§ Aim of the task: Every line of the material that follows must be printed again exactly.
[BEGIN]
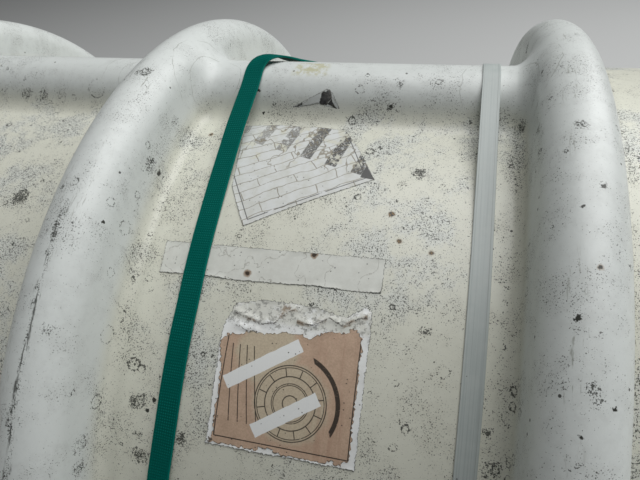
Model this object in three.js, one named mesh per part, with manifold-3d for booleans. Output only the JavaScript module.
// A packed life raft in its ribbed fibreglass container.
// Millimetres, +X along the container, +Z up, origin on the floor under its middle.
import * as THREE from 'three';
import { mergeVertices } from 'three/addons/utils/BufferGeometryUtils.js';
import Module from 'manifold-3d';

const wasm = await Module();
wasm.setup();

// Driving dimensions of the barrel
const ribSpacing = 320;
const ribCrestRadius = 388;
const ribHalfWidth = 24;
const ribFootFillet = 9;
const ribDraft = 5;
const bayRadius = 330;
const endRadius = 347;
const endLength = 685;
const endCornerRadius = 110;
const endCrown = 16;
const wall = 6;
const facetsAround = 40;
const facetAngle = 2 * Math.PI / facetsAround;

// Steps of the round stretches, on the outside and on the inside
const outerSteps = { rib: 6, fillet: 2, corner: 4, bead: 8 };
const innerSteps = { rib: 4, fillet: 1, corner: 3, bead: 6 };
const plateCornerSteps = 6;

// Driving dimensions of the crown bead between the ribs
const beadRadius = 34;
const beadCentreRadius = 330;
const beadFillet = 13;
const beadFootRadius = 264;

// Driving dimensions of the seam
const flangeHalfWidth = 406;
const flangeHalfLength = 725;
const flangeCorner = 150;
const flangeThickness = 6;
const gasketHalfHeight = 2;
const gasketWidth = 15;
const gasketProud = 1.5;

// Driving dimensions of the feet under the ribs
const footHeight = 14;
const footInner = 90;
const footOuter = 200;
const footHalfLength = 42;
const footDraft = 9;
const footRootDepth = 231;

// Driving dimensions of the bands and of the clearances
const bandWidth = 13.5;
const bandThickness = 1.2;
const strapWidth = 16;
const strapThickness = 1.6;
const sealLength = 32;
const sealProud = 1.2;
const sealOverhang = 1.5;
const sealDrop = 60;
const fitGap = 0.3;
const labelThickness = 0.6;
const strapGap = labelThickness + 2 * fitGap;
const axisHeight = ribCrestRadius + footHeight;
const large = 1000;

// Materials
const paint = (color, roughness, metalness = 0) => new THREE.MeshStandardMaterial({ color, roughness, metalness });
const gelcoat = paint(0xd9dad2, 0.42);
const blackRubber = paint(0x1b1c1c, 0.75);
const packedFabric = paint(0xc4581c, 0.85);
const greyBand = paint(0x9aa09c, 0.4);
const greenWeb = paint(0x0f5855, 0.7);
const crimpSteel = paint(0xb4b6b6, 0.35, 1);
const labelFilm = paint(0xd6d3c0, 0.6);
const brownFilm = paint(0x8d6b45, 0.6);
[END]
§ Result below:
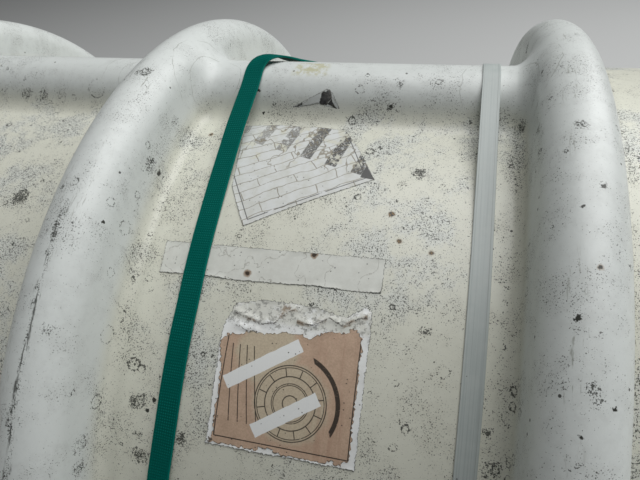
Model this object in three.js, one named mesh per part, with manifold-3d for booleans. Output only the JavaScript module.
// A packed life raft in its ribbed fibreglass container.
// Millimetres, +X along the container, +Z up, origin on the floor under its middle.
import * as THREE from 'three';
import { mergeVertices } from 'three/addons/utils/BufferGeometryUtils.js';
import Module from 'manifold-3d';

const wasm = await Module();
wasm.setup();

// Driving dimensions of the barrel
const ribSpacing = 320;
const ribCrestRadius = 388;
const ribHalfWidth = 24;
const ribFootFillet = 9;
const ribDraft = 5;
const bayRadius = 330;
const endRadius = 347;
const endLength = 685;
const endCornerRadius = 110;
const endCrown = 16;
const wall = 6;
const facetsAround = 40;
const facetAngle = 2 * Math.PI / facetsAround;

// Steps of the round stretches, on the outside and on the inside
const outerSteps = { rib: 6, fillet: 2, corner: 4, bead: 8 };
const innerSteps = { rib: 4, fillet: 1, corner: 3, bead: 6 };
const plateCornerSteps = 6;

// Driving dimensions of the crown bead between the ribs
const beadRadius = 34;
const beadCentreRadius = 330;
const beadFillet = 13;
const beadFootRadius = 264;

// Driving dimensions of the seam
const flangeHalfWidth = 406;
const flangeHalfLength = 725;
const flangeCorner = 150;
const flangeThickness = 6;
const gasketHalfHeight = 2;
const gasketWidth = 15;
const gasketProud = 1.5;

// Driving dimensions of the feet under the ribs
const footHeight = 14;
const footInner = 90;
const footOuter = 200;
const footHalfLength = 42;
const footDraft = 9;
const footRootDepth = 231;

// Driving dimensions of the bands and of the clearances
const bandWidth = 13.5;
const bandThickness = 1.2;
const strapWidth = 16;
const strapThickness = 1.6;
const sealLength = 32;
const sealProud = 1.2;
const sealOverhang = 1.5;
const sealDrop = 60;
const fitGap = 0.3;
const labelThickness = 0.6;
const strapGap = labelThickness + 2 * fitGap;
const axisHeight = ribCrestRadius + footHeight;
const large = 1000;

// Materials
const paint = (color, roughness, metalness = 0) => new THREE.MeshStandardMaterial({ color, roughness, metalness });
const gelcoat = paint(0xd9dad2, 0.42);
const blackRubber = paint(0x1b1c1c, 0.75);
const packedFabric = paint(0xc4581c, 0.85);
const greyBand = paint(0x9aa09c, 0.4);
const greenWeb = paint(0x0f5855, 0.7);
const crimpSteel = paint(0xb4b6b6, 0.35, 1);
const labelFilm = paint(0xd6d3c0, 0.6);
const brownFilm = paint(0x8d6b45, 0.6);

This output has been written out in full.